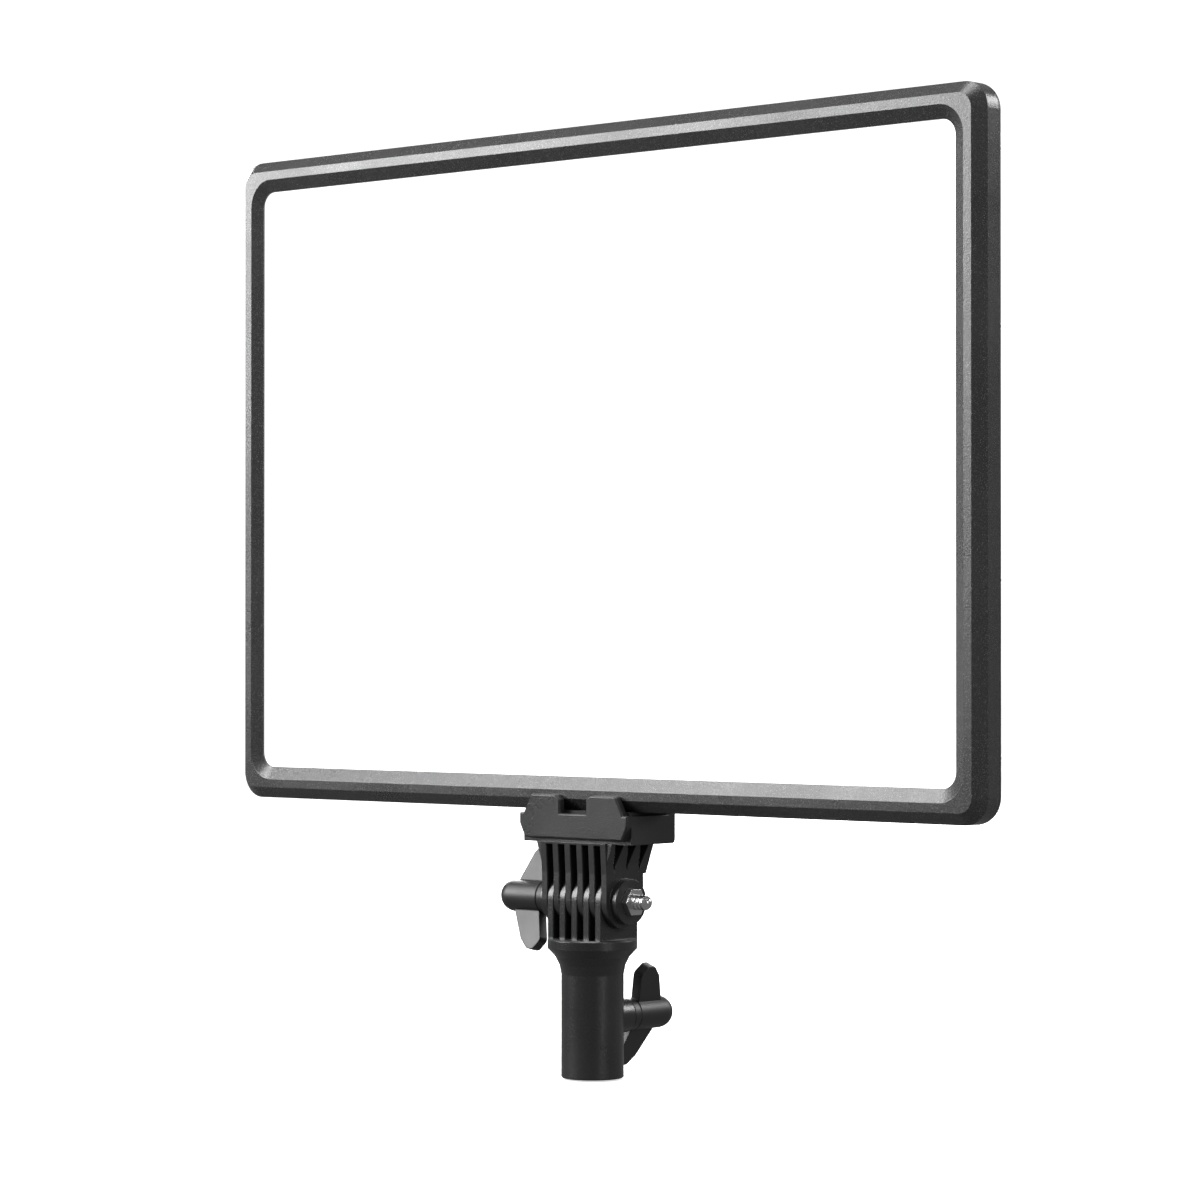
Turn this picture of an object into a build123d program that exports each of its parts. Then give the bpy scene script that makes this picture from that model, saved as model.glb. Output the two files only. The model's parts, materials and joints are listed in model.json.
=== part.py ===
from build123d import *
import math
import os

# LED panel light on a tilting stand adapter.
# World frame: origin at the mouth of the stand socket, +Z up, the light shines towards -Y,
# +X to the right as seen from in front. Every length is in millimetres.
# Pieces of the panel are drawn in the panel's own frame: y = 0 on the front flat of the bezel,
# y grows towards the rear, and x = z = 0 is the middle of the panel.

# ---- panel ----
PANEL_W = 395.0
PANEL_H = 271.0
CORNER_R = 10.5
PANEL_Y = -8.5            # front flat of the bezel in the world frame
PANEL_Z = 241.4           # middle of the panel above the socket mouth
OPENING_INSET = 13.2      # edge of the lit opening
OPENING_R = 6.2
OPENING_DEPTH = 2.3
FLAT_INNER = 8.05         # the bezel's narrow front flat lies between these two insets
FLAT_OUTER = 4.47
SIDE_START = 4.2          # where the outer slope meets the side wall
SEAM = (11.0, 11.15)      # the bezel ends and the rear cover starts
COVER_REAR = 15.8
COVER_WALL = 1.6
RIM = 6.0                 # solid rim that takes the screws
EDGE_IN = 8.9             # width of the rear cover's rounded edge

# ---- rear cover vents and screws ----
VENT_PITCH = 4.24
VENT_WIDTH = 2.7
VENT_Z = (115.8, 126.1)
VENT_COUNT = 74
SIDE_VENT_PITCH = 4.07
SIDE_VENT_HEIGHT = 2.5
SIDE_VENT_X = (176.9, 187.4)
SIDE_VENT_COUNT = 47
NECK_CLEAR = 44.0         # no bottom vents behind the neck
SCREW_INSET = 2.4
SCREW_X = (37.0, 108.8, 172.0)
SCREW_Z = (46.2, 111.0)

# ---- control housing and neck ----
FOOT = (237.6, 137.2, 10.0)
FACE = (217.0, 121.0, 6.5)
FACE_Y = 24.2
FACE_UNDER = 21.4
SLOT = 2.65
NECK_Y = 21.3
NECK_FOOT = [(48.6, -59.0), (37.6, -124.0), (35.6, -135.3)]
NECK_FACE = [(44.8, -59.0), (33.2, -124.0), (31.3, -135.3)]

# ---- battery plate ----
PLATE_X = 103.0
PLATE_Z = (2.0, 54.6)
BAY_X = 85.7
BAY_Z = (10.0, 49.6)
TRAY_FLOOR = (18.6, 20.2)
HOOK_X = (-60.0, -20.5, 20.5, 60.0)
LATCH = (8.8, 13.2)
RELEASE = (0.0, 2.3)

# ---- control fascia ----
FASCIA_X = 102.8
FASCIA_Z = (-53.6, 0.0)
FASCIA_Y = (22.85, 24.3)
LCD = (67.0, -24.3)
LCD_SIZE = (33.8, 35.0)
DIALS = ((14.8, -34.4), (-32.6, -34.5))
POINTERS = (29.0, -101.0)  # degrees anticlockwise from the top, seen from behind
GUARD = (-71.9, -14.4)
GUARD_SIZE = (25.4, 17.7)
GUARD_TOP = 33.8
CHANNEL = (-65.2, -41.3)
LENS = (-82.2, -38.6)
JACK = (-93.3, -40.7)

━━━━

** What you have to do **
Repeat the listing in full, keeping every line exactly as it is.

** Expected output **
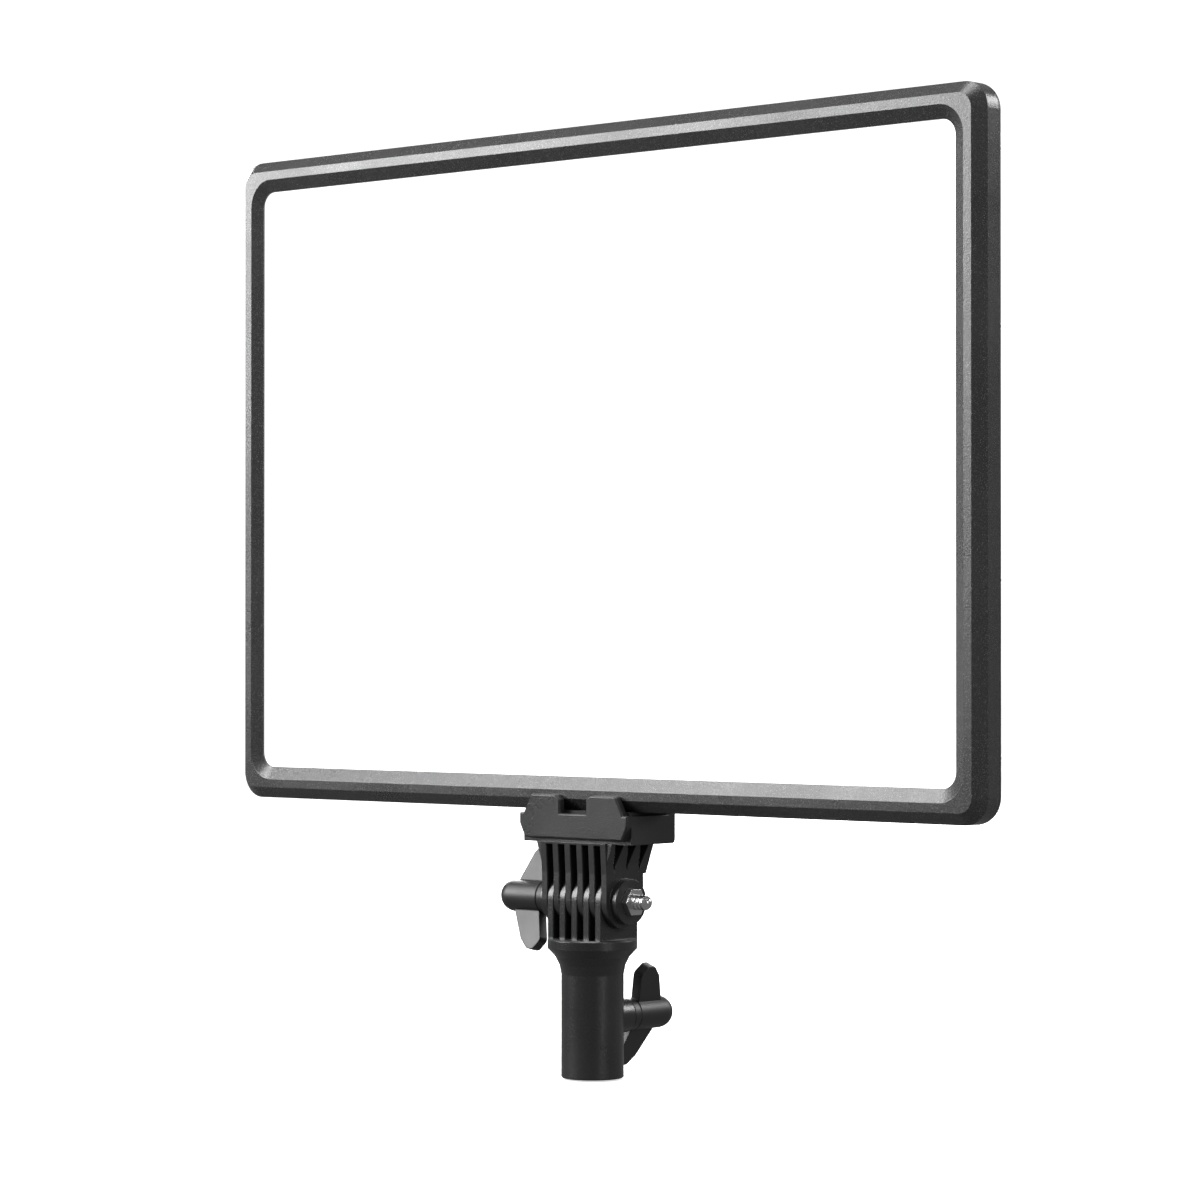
Turn this picture of an object into a build123d program that exports each of its parts. Then give the bpy scene script that makes this picture from that model, saved as model.glb. Output the two files only. The model's parts, materials and joints are listed in model.json.
=== part.py ===
from build123d import *
import math
import os

# LED panel light on a tilting stand adapter.
# World frame: origin at the mouth of the stand socket, +Z up, the light shines towards -Y,
# +X to the right as seen from in front. Every length is in millimetres.
# Pieces of the panel are drawn in the panel's own frame: y = 0 on the front flat of the bezel,
# y grows towards the rear, and x = z = 0 is the middle of the panel.

# ---- panel ----
PANEL_W = 395.0
PANEL_H = 271.0
CORNER_R = 10.5
PANEL_Y = -8.5            # front flat of the bezel in the world frame
PANEL_Z = 241.4           # middle of the panel above the socket mouth
OPENING_INSET = 13.2      # edge of the lit opening
OPENING_R = 6.2
OPENING_DEPTH = 2.3
FLAT_INNER = 8.05         # the bezel's narrow front flat lies between these two insets
FLAT_OUTER = 4.47
SIDE_START = 4.2          # where the outer slope meets the side wall
SEAM = (11.0, 11.15)      # the bezel ends and the rear cover starts
COVER_REAR = 15.8
COVER_WALL = 1.6
RIM = 6.0                 # solid rim that takes the screws
EDGE_IN = 8.9             # width of the rear cover's rounded edge

# ---- rear cover vents and screws ----
VENT_PITCH = 4.24
VENT_WIDTH = 2.7
VENT_Z = (115.8, 126.1)
VENT_COUNT = 74
SIDE_VENT_PITCH = 4.07
SIDE_VENT_HEIGHT = 2.5
SIDE_VENT_X = (176.9, 187.4)
SIDE_VENT_COUNT = 47
NECK_CLEAR = 44.0         # no bottom vents behind the neck
SCREW_INSET = 2.4
SCREW_X = (37.0, 108.8, 172.0)
SCREW_Z = (46.2, 111.0)

# ---- control housing and neck ----
FOOT = (237.6, 137.2, 10.0)
FACE = (217.0, 121.0, 6.5)
FACE_Y = 24.2
FACE_UNDER = 21.4
SLOT = 2.65
NECK_Y = 21.3
NECK_FOOT = [(48.6, -59.0), (37.6, -124.0), (35.6, -135.3)]
NECK_FACE = [(44.8, -59.0), (33.2, -124.0), (31.3, -135.3)]

# ---- battery plate ----
PLATE_X = 103.0
PLATE_Z = (2.0, 54.6)
BAY_X = 85.7
BAY_Z = (10.0, 49.6)
TRAY_FLOOR = (18.6, 20.2)
HOOK_X = (-60.0, -20.5, 20.5, 60.0)
LATCH = (8.8, 13.2)
RELEASE = (0.0, 2.3)

# ---- control fascia ----
FASCIA_X = 102.8
FASCIA_Z = (-53.6, 0.0)
FASCIA_Y = (22.85, 24.3)
LCD = (67.0, -24.3)
LCD_SIZE = (33.8, 35.0)
DIALS = ((14.8, -34.4), (-32.6, -34.5))
POINTERS = (29.0, -101.0)  # degrees anticlockwise from the top, seen from behind
GUARD = (-71.9, -14.4)
GUARD_SIZE = (25.4, 17.7)
GUARD_TOP = 33.8
CHANNEL = (-65.2, -41.3)
LENS = (-82.2, -38.6)
JACK = (-93.3, -40.7)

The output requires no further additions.